▸ **RECORDED DATA**
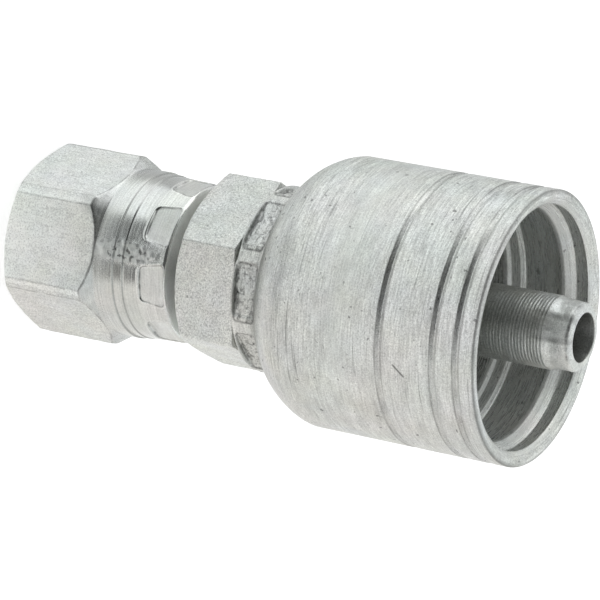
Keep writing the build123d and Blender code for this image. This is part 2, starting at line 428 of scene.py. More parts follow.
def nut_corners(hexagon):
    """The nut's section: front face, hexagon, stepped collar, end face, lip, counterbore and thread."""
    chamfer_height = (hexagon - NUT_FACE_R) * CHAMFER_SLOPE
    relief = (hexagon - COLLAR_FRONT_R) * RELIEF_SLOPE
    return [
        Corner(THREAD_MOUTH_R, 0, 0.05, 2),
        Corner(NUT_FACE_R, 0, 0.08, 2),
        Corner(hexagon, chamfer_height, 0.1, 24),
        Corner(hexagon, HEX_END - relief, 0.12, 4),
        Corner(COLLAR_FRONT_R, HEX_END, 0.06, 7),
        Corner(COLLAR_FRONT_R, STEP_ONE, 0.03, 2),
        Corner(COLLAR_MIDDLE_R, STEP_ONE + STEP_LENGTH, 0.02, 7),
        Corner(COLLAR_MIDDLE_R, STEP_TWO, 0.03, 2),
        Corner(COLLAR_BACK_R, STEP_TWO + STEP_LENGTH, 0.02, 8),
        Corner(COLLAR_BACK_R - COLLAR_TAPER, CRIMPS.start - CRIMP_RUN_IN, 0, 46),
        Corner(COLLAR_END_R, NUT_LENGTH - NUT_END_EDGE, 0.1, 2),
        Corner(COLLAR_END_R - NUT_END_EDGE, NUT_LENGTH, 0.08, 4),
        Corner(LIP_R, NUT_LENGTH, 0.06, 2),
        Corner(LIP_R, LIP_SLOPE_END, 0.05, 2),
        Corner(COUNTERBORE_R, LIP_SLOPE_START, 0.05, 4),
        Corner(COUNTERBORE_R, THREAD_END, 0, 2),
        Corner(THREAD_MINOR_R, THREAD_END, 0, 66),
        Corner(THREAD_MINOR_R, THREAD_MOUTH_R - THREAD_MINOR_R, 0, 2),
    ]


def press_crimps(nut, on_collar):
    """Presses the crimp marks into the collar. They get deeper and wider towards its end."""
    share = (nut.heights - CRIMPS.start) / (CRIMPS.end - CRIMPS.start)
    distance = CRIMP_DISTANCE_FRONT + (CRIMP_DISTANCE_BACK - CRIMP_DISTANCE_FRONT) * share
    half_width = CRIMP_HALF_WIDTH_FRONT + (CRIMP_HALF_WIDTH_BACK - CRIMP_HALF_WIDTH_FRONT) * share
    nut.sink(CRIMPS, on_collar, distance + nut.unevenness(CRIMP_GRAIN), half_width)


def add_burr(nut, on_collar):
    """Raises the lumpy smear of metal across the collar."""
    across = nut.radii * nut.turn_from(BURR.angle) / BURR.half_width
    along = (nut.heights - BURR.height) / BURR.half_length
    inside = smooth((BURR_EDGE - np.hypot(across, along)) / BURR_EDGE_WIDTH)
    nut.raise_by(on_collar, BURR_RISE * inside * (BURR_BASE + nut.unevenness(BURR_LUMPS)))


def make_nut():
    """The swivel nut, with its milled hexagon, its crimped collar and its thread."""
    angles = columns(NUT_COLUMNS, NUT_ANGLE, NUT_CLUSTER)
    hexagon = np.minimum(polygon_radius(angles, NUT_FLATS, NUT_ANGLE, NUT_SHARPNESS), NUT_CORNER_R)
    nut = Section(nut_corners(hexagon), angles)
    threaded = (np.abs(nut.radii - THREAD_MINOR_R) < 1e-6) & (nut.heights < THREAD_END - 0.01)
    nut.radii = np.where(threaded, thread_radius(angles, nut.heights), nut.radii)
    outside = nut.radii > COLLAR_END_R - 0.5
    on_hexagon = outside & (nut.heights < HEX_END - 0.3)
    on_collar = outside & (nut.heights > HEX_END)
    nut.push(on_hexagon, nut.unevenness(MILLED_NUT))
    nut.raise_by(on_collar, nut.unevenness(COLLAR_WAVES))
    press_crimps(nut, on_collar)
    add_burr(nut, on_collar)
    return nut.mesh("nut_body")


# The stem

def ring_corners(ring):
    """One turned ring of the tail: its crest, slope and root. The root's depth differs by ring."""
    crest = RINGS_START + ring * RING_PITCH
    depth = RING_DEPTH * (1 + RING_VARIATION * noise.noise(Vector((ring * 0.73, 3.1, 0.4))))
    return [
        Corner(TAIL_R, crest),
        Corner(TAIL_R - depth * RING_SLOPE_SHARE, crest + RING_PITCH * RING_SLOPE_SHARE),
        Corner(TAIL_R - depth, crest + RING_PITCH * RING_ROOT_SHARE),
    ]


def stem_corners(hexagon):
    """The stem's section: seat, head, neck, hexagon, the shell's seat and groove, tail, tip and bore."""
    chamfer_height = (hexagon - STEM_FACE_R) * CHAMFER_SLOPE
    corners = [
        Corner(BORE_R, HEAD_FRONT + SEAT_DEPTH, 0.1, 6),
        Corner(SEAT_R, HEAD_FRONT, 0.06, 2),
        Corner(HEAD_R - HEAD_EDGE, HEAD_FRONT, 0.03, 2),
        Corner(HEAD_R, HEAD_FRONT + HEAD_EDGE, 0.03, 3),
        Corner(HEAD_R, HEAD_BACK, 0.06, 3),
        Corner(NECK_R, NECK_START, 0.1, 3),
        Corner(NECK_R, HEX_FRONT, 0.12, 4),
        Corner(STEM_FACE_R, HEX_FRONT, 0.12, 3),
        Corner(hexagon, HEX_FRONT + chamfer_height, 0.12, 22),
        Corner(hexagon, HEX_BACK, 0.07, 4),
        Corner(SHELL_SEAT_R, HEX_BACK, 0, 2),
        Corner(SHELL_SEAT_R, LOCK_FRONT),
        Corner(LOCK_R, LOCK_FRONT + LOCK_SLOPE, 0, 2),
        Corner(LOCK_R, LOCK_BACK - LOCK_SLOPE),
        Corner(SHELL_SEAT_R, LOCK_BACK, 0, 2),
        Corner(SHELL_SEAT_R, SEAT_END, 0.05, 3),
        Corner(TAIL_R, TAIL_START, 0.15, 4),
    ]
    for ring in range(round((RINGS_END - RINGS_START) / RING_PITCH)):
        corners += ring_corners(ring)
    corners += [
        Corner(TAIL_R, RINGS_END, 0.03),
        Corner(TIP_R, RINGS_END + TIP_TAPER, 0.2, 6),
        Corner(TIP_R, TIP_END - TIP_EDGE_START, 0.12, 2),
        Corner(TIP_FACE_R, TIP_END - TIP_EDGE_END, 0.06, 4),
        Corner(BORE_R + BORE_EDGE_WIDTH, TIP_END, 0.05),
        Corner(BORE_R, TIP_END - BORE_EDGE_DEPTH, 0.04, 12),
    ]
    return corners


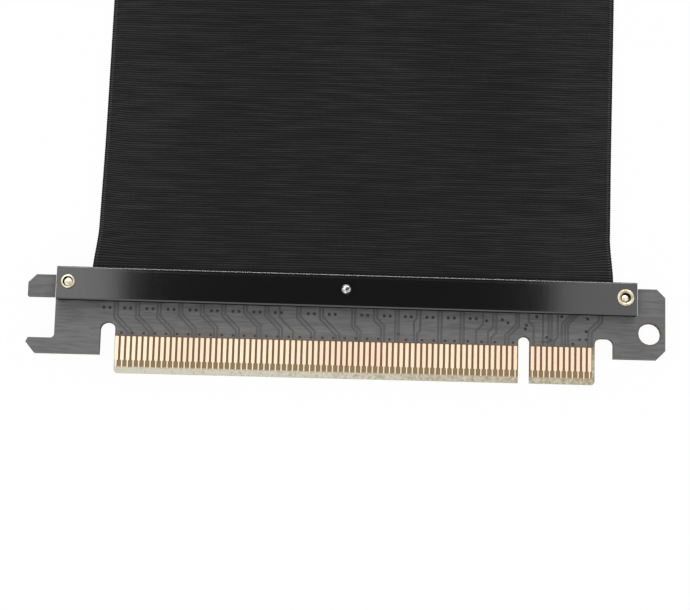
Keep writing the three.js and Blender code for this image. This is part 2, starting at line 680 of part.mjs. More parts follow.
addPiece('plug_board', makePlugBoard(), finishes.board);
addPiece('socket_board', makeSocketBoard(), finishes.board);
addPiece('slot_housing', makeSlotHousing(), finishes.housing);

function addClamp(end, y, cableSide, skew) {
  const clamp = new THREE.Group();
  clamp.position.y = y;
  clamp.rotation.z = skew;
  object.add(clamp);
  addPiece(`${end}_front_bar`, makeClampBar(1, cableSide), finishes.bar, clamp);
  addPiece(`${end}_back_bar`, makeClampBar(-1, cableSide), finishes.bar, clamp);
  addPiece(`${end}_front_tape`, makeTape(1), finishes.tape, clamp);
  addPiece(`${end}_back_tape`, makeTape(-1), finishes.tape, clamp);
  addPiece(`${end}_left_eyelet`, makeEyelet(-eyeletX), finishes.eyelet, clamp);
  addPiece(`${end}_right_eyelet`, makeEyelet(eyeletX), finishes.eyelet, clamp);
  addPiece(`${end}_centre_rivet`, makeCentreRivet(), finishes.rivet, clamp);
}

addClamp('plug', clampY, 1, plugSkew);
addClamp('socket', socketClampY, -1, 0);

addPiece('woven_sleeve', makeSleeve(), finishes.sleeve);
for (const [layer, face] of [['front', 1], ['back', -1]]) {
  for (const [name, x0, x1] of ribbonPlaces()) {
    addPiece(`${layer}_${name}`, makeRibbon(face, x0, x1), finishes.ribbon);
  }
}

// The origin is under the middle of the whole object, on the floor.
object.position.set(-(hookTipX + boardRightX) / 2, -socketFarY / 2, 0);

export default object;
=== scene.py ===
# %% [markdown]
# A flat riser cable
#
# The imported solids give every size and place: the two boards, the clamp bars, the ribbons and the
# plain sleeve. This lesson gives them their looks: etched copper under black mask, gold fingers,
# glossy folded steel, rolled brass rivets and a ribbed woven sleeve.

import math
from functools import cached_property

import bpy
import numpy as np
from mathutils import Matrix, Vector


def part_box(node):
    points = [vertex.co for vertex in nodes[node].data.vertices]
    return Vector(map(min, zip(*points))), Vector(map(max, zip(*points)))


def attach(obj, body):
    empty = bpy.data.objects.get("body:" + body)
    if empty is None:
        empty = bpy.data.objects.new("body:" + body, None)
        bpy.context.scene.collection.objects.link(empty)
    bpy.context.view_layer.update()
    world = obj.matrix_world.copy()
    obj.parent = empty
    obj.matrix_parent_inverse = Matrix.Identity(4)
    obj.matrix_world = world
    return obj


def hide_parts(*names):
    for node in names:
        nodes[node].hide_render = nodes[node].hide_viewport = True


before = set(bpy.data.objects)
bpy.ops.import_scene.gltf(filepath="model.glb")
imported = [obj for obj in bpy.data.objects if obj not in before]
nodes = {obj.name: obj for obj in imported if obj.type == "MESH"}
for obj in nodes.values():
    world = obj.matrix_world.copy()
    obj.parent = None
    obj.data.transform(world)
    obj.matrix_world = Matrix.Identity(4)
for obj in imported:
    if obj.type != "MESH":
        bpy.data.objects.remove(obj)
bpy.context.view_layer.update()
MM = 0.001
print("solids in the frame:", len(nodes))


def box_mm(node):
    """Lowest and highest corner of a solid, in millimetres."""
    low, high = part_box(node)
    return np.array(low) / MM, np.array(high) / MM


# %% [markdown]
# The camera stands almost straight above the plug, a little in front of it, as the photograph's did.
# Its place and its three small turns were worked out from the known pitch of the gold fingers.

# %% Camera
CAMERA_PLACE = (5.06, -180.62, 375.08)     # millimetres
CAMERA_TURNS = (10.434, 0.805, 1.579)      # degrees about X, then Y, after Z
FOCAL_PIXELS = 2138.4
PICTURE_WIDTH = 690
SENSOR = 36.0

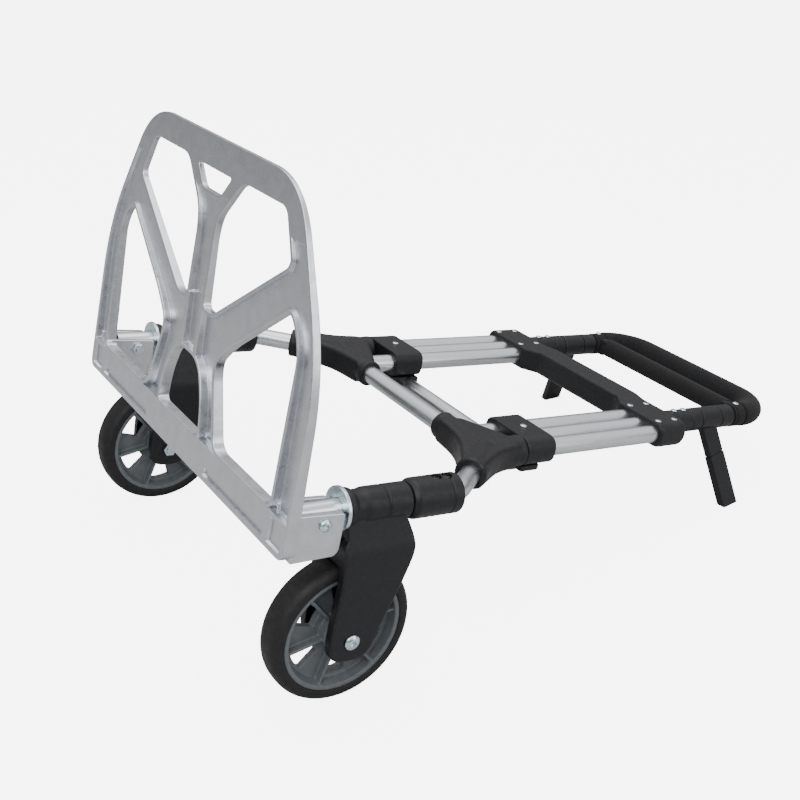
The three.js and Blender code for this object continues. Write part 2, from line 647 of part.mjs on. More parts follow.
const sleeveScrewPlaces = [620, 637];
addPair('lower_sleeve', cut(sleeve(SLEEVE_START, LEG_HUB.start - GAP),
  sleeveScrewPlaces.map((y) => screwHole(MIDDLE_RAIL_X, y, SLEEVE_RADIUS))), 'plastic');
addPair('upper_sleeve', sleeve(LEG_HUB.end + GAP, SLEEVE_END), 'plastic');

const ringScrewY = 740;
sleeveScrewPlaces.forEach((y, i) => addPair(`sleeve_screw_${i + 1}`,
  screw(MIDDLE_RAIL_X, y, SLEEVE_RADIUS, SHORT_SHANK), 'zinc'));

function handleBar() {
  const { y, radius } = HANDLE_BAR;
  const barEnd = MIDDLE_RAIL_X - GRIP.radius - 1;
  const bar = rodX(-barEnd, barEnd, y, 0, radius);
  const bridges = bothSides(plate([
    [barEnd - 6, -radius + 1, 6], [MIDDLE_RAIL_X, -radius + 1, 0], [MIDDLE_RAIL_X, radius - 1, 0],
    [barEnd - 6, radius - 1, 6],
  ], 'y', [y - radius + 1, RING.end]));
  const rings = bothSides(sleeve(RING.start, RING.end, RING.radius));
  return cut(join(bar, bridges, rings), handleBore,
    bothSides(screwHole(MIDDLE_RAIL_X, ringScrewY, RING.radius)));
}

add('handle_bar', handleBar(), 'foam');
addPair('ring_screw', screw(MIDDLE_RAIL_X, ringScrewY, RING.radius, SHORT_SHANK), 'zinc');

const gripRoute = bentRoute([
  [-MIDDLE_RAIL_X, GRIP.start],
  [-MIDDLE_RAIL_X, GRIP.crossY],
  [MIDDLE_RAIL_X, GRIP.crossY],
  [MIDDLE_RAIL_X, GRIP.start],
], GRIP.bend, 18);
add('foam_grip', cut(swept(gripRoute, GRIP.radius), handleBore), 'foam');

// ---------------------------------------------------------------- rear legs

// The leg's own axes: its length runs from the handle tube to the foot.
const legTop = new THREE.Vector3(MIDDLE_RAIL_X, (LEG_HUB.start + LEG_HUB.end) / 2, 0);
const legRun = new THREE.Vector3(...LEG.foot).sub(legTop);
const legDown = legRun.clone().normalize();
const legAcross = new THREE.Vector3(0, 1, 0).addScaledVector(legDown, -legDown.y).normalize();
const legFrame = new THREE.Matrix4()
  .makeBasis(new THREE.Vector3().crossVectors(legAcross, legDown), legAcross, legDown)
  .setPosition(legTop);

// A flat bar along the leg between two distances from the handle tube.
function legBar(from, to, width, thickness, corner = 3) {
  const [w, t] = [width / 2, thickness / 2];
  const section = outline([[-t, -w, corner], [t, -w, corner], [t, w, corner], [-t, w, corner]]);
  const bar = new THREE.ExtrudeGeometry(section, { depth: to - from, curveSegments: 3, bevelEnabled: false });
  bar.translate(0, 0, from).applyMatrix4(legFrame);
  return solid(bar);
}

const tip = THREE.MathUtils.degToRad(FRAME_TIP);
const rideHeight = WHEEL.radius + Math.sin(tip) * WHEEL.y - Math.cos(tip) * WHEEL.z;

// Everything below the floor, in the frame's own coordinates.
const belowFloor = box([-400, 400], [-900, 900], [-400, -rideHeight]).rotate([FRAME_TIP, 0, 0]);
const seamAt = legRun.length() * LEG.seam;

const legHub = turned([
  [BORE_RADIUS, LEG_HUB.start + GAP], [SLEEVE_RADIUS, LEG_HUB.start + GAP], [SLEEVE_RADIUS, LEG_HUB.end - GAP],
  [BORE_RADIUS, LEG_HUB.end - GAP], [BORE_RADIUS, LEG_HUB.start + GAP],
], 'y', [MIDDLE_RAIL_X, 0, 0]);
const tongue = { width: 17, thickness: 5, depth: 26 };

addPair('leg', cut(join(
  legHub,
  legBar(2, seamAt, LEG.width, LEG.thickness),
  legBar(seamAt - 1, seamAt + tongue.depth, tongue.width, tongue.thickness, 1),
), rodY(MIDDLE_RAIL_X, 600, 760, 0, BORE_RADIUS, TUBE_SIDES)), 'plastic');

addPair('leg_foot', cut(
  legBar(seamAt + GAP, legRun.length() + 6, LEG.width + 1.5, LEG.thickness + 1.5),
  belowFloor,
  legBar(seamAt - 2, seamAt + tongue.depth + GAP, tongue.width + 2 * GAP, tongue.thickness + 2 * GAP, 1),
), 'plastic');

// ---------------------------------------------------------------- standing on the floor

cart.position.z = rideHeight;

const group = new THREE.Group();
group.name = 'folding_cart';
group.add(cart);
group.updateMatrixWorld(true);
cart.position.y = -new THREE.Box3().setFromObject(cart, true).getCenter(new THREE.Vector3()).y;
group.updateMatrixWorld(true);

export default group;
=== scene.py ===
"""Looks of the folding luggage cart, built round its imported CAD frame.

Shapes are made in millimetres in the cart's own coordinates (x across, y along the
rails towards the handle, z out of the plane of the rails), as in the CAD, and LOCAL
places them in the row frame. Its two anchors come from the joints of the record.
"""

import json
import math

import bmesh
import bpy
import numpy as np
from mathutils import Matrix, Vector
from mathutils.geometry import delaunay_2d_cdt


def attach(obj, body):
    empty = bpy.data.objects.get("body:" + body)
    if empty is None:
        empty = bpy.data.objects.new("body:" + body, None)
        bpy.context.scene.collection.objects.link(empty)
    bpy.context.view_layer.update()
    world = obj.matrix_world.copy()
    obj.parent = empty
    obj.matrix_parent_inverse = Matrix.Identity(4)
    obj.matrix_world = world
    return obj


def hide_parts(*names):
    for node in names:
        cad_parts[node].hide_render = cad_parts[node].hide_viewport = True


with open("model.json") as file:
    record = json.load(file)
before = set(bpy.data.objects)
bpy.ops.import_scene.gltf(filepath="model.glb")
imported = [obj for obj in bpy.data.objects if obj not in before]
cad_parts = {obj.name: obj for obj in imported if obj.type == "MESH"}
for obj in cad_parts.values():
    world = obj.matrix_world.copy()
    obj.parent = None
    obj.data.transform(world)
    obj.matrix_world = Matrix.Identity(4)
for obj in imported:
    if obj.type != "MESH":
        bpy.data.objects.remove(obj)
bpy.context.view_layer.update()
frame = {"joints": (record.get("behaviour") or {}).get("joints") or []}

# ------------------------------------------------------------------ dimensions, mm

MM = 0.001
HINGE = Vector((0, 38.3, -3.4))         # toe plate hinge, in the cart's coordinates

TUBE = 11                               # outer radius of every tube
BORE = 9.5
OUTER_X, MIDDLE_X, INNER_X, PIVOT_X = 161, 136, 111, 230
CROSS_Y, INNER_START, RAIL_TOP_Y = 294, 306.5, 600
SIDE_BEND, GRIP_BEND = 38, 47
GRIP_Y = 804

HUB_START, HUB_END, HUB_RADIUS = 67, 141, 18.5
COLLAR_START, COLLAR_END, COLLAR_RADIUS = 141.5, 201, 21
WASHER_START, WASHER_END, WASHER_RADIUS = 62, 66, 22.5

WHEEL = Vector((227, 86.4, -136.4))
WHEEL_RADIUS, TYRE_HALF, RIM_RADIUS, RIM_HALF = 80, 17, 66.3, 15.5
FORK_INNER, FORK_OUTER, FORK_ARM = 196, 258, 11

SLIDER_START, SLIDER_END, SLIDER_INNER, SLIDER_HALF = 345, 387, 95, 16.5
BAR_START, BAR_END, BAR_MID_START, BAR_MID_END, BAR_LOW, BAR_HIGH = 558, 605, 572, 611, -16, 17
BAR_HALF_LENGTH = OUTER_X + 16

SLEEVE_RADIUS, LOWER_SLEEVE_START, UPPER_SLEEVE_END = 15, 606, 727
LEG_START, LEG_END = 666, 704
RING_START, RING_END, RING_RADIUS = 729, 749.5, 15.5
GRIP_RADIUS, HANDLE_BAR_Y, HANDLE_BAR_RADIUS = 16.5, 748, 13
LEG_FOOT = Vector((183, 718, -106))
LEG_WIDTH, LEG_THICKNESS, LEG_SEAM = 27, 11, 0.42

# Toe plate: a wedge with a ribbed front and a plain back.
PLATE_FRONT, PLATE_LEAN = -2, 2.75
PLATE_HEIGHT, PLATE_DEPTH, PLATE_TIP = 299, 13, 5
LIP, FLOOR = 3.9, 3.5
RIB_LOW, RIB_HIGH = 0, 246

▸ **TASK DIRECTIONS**
The lines to extract from the data above begin with the line containing "on the floor." and end with the line containing "zip(*points))), Vector(map(max, zip(*points)))". Extract them exactly, including both.

▸ **TASK SOLUTION**
// The origin is under the middle of the whole object, on the floor.
object.position.set(-(hookTipX + boardRightX) / 2, -socketFarY / 2, 0);

export default object;
=== scene.py ===
# %% [markdown]
# A flat riser cable
#
# The imported solids give every size and place: the two boards, the clamp bars, the ribbons and the
# plain sleeve. This lesson gives them their looks: etched copper under black mask, gold fingers,
# glossy folded steel, rolled brass rivets and a ribbed woven sleeve.

import math
from functools import cached_property

import bpy
import numpy as np
from mathutils import Matrix, Vector


def part_box(node):
    points = [vertex.co for vertex in nodes[node].data.vertices]
    return Vector(map(min, zip(*points))), Vector(map(max, zip(*points)))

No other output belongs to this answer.